** start of Information shown **

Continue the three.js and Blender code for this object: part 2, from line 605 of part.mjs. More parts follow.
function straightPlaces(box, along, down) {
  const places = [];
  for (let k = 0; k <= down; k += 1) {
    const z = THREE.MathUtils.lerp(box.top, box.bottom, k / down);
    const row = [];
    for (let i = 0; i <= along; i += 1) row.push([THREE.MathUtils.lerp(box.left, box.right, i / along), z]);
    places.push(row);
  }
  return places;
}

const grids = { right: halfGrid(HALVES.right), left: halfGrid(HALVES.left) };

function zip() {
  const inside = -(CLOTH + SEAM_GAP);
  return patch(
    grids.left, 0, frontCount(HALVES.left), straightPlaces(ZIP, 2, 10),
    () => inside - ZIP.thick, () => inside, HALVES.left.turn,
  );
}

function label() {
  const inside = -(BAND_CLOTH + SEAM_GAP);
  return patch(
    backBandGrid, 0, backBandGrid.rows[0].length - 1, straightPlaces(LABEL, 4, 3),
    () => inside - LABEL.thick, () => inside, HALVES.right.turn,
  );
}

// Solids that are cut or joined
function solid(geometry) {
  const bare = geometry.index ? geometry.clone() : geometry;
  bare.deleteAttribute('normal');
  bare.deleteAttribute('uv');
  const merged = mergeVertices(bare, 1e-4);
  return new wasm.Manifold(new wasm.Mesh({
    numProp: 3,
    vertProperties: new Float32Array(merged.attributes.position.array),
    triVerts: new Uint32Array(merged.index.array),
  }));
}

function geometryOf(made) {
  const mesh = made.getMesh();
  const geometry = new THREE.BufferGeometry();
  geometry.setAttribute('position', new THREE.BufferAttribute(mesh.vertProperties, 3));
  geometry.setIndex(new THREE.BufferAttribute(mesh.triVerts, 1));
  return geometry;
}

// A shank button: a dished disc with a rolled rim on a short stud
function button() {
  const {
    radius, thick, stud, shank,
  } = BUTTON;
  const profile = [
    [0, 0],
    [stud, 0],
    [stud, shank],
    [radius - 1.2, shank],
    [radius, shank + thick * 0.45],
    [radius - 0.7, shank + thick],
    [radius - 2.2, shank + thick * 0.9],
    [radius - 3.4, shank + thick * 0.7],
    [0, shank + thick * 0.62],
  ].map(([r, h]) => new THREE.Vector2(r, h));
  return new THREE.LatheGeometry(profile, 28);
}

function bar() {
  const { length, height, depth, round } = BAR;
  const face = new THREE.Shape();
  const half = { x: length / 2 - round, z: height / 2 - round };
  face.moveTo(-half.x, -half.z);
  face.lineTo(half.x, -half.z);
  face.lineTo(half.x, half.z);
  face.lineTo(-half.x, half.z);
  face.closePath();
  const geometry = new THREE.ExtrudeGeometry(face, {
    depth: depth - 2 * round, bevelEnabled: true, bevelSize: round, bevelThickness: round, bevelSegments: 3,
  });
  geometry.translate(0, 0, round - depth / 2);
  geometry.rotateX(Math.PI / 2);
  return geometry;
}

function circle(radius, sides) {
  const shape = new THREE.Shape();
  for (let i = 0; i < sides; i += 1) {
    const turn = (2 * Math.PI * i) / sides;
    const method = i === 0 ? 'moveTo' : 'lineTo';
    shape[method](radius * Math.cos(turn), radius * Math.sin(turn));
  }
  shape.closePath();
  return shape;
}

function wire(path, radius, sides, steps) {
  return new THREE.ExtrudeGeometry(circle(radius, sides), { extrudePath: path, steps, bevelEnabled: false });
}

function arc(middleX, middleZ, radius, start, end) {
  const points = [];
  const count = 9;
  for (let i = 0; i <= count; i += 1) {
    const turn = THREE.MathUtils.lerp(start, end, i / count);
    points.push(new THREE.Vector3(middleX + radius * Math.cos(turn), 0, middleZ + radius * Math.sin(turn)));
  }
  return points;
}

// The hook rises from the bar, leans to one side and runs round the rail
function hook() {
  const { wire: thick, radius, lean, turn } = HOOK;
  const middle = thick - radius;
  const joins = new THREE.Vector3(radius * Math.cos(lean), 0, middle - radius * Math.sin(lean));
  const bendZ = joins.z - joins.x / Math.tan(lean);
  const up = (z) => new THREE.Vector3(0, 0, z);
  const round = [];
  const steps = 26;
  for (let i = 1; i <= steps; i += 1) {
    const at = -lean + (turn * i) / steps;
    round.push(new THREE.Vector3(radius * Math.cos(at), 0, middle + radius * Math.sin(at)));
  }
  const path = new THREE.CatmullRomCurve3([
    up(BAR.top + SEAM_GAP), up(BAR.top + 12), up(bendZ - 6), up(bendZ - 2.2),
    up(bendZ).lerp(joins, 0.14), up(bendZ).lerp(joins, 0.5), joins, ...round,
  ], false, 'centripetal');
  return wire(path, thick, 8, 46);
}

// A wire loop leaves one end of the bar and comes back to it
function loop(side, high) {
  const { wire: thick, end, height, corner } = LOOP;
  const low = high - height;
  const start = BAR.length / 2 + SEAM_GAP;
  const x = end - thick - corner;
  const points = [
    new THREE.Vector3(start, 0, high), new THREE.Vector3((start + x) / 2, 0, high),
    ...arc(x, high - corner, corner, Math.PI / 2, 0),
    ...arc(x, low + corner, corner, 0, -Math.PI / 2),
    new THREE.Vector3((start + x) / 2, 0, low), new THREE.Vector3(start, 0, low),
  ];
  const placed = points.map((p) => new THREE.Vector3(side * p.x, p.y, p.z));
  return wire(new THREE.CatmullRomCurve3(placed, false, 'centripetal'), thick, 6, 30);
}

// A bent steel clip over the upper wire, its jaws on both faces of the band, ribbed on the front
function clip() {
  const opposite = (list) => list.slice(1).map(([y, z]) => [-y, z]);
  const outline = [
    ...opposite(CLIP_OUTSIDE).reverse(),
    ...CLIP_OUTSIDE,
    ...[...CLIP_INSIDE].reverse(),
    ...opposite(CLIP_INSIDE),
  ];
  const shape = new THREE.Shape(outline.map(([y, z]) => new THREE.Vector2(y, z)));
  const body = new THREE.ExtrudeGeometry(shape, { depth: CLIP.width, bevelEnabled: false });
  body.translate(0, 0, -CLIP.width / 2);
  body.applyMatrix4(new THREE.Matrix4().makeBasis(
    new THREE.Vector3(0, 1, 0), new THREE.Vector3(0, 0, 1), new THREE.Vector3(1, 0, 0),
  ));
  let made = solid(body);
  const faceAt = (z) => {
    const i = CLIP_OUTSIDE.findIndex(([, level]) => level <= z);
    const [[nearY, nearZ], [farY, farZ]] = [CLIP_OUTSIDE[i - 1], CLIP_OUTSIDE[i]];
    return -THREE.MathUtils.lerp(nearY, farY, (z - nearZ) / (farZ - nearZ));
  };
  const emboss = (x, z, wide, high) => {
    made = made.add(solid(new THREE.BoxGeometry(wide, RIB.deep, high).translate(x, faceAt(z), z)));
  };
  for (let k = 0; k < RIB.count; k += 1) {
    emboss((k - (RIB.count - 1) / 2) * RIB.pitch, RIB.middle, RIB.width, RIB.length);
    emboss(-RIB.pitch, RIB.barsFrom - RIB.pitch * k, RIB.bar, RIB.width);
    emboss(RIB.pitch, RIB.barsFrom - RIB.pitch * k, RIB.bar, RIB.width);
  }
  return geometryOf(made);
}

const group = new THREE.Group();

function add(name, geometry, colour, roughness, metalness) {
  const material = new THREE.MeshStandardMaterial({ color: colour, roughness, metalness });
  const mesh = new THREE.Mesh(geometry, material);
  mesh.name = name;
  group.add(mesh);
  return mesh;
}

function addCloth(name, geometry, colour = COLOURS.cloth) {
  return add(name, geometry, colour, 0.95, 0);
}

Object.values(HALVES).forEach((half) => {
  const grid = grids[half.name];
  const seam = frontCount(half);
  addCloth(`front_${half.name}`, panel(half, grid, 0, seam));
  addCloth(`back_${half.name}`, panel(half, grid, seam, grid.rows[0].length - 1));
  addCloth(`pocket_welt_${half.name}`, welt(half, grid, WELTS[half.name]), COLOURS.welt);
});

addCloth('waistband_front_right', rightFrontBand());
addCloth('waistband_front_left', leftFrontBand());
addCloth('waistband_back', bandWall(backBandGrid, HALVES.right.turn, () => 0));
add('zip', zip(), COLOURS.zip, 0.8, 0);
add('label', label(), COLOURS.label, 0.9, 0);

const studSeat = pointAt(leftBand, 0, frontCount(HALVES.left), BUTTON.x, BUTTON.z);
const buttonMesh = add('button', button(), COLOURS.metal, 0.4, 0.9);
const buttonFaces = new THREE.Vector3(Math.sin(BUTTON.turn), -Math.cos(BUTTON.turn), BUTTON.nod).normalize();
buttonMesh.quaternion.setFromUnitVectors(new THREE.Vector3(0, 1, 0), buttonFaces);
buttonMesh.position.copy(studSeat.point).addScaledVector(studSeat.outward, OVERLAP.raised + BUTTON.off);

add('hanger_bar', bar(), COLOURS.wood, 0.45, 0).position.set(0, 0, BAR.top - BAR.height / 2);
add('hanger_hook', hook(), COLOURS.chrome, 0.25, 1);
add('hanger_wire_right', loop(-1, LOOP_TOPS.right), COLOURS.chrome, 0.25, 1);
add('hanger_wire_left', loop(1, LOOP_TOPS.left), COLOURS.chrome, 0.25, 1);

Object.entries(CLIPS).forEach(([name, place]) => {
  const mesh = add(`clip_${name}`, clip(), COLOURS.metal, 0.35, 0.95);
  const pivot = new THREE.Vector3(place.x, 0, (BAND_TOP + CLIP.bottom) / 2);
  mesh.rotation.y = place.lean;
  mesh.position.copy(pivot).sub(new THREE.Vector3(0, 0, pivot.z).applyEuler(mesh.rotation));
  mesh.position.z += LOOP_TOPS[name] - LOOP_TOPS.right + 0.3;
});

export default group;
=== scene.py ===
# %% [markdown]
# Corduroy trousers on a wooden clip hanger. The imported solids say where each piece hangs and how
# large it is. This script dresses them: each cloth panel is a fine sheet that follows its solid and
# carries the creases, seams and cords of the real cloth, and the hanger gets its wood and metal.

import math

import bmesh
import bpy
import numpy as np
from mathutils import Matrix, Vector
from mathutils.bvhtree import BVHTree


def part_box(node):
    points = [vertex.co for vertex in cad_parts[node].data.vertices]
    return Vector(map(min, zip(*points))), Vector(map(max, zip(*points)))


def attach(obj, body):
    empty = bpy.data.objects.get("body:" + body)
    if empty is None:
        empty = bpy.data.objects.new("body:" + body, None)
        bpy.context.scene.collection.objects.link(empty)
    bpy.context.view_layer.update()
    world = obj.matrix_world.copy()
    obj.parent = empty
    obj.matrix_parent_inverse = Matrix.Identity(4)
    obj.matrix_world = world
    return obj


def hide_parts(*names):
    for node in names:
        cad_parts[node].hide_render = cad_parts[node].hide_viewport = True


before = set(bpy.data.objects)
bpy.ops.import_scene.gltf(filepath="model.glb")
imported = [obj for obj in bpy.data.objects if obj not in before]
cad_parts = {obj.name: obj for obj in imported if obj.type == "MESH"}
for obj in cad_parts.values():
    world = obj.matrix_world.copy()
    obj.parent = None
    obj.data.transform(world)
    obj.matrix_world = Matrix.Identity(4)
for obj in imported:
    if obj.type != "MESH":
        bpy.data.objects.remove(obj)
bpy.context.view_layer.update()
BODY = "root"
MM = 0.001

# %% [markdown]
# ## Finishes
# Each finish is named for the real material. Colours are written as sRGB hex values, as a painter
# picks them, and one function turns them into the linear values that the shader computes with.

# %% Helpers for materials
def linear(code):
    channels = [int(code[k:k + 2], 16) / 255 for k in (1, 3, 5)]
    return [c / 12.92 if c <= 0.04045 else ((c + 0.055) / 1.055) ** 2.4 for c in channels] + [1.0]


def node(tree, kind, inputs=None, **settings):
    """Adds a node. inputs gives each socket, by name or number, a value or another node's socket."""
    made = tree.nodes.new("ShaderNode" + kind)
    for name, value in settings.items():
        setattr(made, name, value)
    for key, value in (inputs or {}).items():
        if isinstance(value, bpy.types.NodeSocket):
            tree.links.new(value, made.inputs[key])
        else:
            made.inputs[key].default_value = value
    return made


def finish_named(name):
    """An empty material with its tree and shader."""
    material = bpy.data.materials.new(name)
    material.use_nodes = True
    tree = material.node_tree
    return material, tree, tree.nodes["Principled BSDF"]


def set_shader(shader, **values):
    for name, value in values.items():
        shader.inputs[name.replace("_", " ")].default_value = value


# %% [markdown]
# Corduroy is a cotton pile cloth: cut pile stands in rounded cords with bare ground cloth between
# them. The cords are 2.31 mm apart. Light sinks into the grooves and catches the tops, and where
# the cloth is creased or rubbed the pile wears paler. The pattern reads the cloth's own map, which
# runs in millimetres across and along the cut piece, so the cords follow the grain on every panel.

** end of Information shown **

== Exercise task ==
Identify every line where the string "before" appears.

== Finished task ==
before = set(bpy.data.objects)
imported = [obj for obj in bpy.data.objects if obj not in before]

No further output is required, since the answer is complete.